Frequently Asked Questions
The principal types of scientific fraud include data fabrication (inventing results), falsification (manipulating data or omitting negative findings), and plagiarism. Other serious forms include image manipulation, authorship fraud (like ghost authorship), and the use of 'paper mills' to generate fake manuscripts.
Peer reviewers typically evaluate logic and methodology rather than forensic data integrity, and they often lack access to raw datasets to verify numbers. If fabricated data is presented within a plausible method and consistent structure, it is incredibly difficult to spot without re-running the analysis.
Paper mills are organizations that mass-produce fraudulent, template-based manuscripts and sell authorship positions to researchers. These papers often pass initial checks because they are stylistically consistent and mimic standard structures, making them hard to detect without provenance checks.

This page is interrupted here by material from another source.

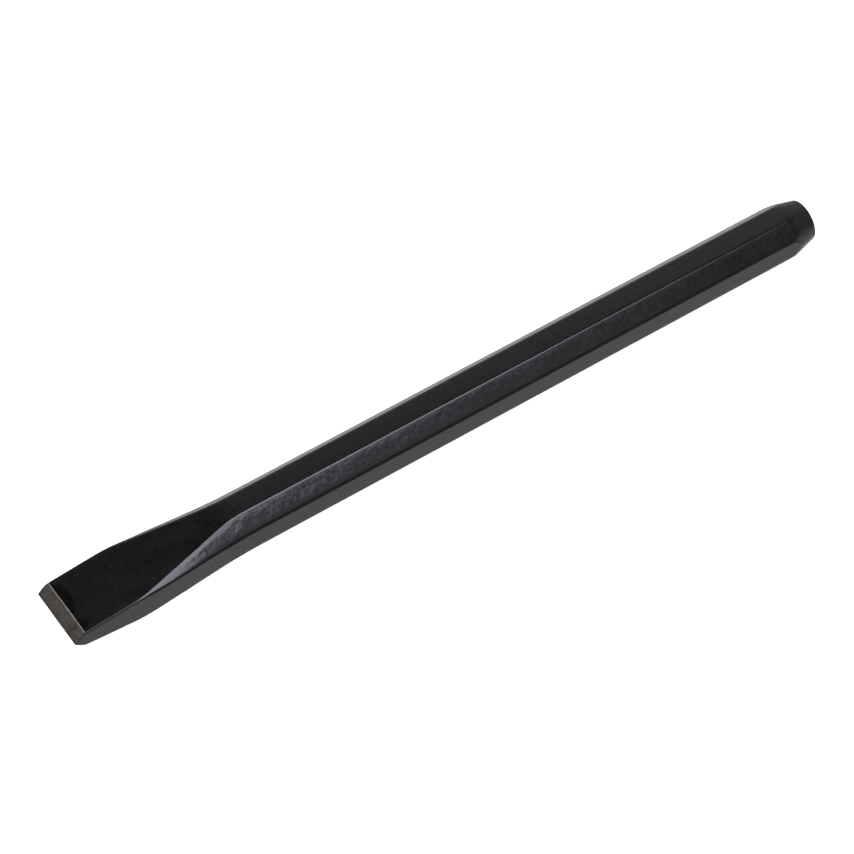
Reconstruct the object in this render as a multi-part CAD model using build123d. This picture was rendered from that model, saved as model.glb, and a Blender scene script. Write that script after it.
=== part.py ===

Image manipulation involves practices like splicing, duplicating, or altering contrast to obscure features or create false experimental support. While simple duplications might be caught visually, sophisticated editing or AI-generated images often require specialized forensic tools to detect.
Post-publication detection often relies on crowdsourced scrutiny via platforms like PubPeer, social media, and whistleblowers. Additionally, independent replication attempts and large-scale AI tools scanning for cross-journal patterns help uncover fraud that slipped past the initial peer review.
Authors should deposit raw data, code, and original high-resolution images in trusted repositories to prove provenance. Using contributor-role statements (CRediT), running text-similarity checks before submission, and utilizing services like Enago’s image detection can also prevent integrity issues.